4. Panduan Praktis: Menerapkan Slow Living dalam Gaya Investasi
✅ Pahami Tujuan Finansialmu
Jangan hanya investasi karena ikut-ikutan. Tentukan tujuan: pensiun, dana pendidikan, atau beli rumah.
✅ Batasi Cek Portofolio
Tak perlu buka aplikasi saham setiap jam. Cukup evaluasi mingguan atau bulanan agar tak terjebak emosi sesaat.
✅ Fokus pada Fundamental, Bukan Sekadar Tren
Pilih saham yang punya kinerja baik, manajemen solid, dan prospek jangka panjang.
✅ Investasi pada Diri Sendiri
Luangkan waktu untuk membaca, merenung, beribadah, dan menjaga kesehatan mental. Ini adalah “aset tak terlihat” yang memberi kekuatan jangka panjang.
5. Rehat Sejenak: Shalat Jumat dan Kesempatan Mengisi Batin
Hari Jumat adalah momentum sakral bagi umat Muslim.

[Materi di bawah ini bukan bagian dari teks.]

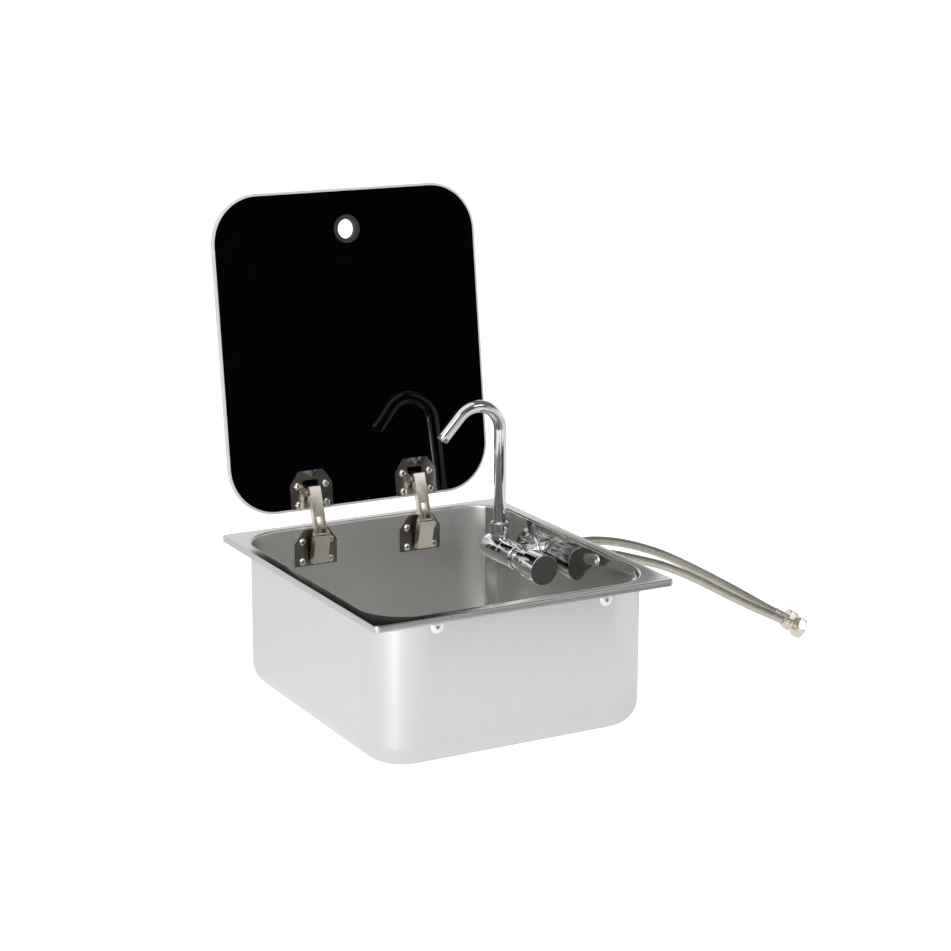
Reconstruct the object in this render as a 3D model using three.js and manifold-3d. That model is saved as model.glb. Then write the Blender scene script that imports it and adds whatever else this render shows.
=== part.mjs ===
// Caravan sink: a drawn steel bowl with a hinged glass lid, a fold-down tap and two braided hoses.
// Millimetres, +Z up. X runs along the front edge, Y towards the hinge side, Z = 0 is the bowl's base.
// Hinge outlines are drawn in the Y-Z plane with the lid open, and extruded along X.

import * as THREE from 'three';
import { mergeVertices } from 'three/addons/utils/BufferGeometryUtils.js';
import Module from 'manifold-3d';

const wasm = await Module();
wasm.setup();

// ---------- driving dimensions ----------

// Clearances
const SEAT_GAP = 0.1; // flat face resting on flat face
const TURNED_GAP = 0.3; // running fits, and pieces turned out of square
const PIN_CLEARANCE = 0.3; // a pin in the eye that turns on it
const PRESS_CLEARANCE = 0.1; // a pin in the eye that holds it

// Bowl, drawn from one sheet
const RIM_WIDTH = 320;
const RIM_DEPTH = 350;
const SINK_HEIGHT = 150;
const SHEET = 0.8;
const SIDE_FLANGE = 11.8; // flange width beyond the bowl's outer wall, left and right
const END_FLANGE = 12.1; // and at the front and rear
const BOWL_CORNER = 45;
const BASE_RADIUS = 24;
const RIM_BEND = 1.5;
const RIM_CORNER = 6;
const LIP_HEIGHT = 6.5;
const LIP_BEND = 0.8;

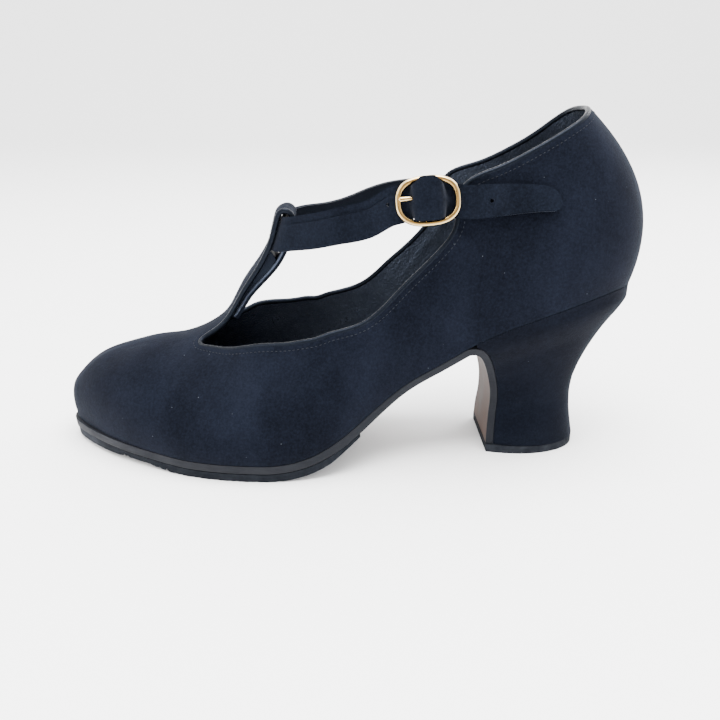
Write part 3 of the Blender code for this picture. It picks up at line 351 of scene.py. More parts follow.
def edge_columns(side):
    """Station, height and rib end of each rib, from the back to the T-bar's fold.

    The ribs are spaced evenly by the mean of their steps at both ends, and one ends at the tip of
    the toe.
    """
    stations = np.array(column(OPENING, 0) + column(T_BAR, 0))
    bar = bar_height(np.array(column(T_BAR, 0)))
    outer, inner = (np.concatenate([column(OPENING, index), bar]) for index in (1, 2))
    ends = np.array(column(OPENING, 3) + column(T_BAR, 1))
    fine = np.linspace(0, 1, EDGE_SAMPLES)
    rough = run_length(last_surface(stations, outer, LATERAL))
    rough /= rough[-1]
    station, height, inner_height = (
        natural_spline(rough, values)(fine) for values in (stations, outer, inner))
    end = steady_spline(rough, ends)(fine)
    far_station, far_height = rib_end(end)
    near = run_length(last_surface(station, height, LATERAL))
    far = run_length(last_surface(far_station, far_height, LATERAL))
    length = near / near[-1] + LOWER_END_WEIGHT * far / far[-1]
    toe = np.interp(1.0, end, length)
    steps = np.concatenate([np.linspace(0, toe, HEEL_COLUMNS),
                            np.linspace(toe, length[-1], TOE_COLUMNS + 1)[1:]])
    ends = np.interp(steps, length, end)
    ends[HEEL_COLUMNS - 1] = 1.0
    ends[-1] = T_BAR[-1][1]
    heights = np.interp(steps, length, inner_height if side == MEDIAL else height)
    return np.interp(steps, length, station), heights, ends


def offset_on_face(side, stations, heights, distance):
    """Stations and heights of a line moved square to itself on the outer face, towards the foot."""
    reach = 0.001
    line = last_surface(stations, heights, side)
    by_station = (last_surface(stations + reach, heights, side) - line) / reach
    by_height = (line - last_surface(stations, heights - reach, side)) / reach
    way = unit(np.gradient(line, axis=0))
    across = -unit(np.cross(np.cross(by_station, by_height), way))
    matrix = np.stack([np.stack([(by_station * across).sum(1), (by_height * across).sum(1)], -1),
                       np.stack([(by_station * way).sum(1), (by_height * way).sum(1)], -1)], 1)
    goal = np.zeros((len(stations), 2, 1))
    goal[:, 0] = distance
    shift = np.linalg.solve(matrix, goal)[..., 0]
    shift[stations < 1e-6, 0] = 0
    return stations + shift[:, 0], heights + shift[:, 1]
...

Di tengah padatnya pasar dan target cuan, ada panggilan untuk rehat sejenak—menyegarkan ruhani melalui shalat Jumat.
Rasulullah bersabda:
"Sesungguhnya kecepatan itu dari setan, dan kesabaran itu dari Allah."
> (HR. Tirmidzi)
Artinya, memperlambat langkah bukanlah kelemahan, tapi bentuk keteguhan hati. Dalam jeda, kita menemukan arah. Dalam doa, kita menemukan makna.
Dividen Jiwa dari Gaya Hidup yang Penuh Kesadaran
Dunia pasar modal memang cepat dan dinamis. Tapi bukan berarti kita harus kehilangan arah dalam pusaran angka. Slow living mengajak kita untuk tidak hanya mengejar cuan, tapi juga ketenangan batin.
Karena sejatinya, investasi terbaik adalah yang membuat hidup kita lebih seimbang—antara dunia dan akhirat, antara analisis dan refleksi, antara sibuk dan sadar.
Sebelum membuka kembali aplikasi sahammu, tarik napas dalam-dalam, tutup mata sejenak, dan ingat: hidup yang tenang menghasilkan keputusan yang jernih.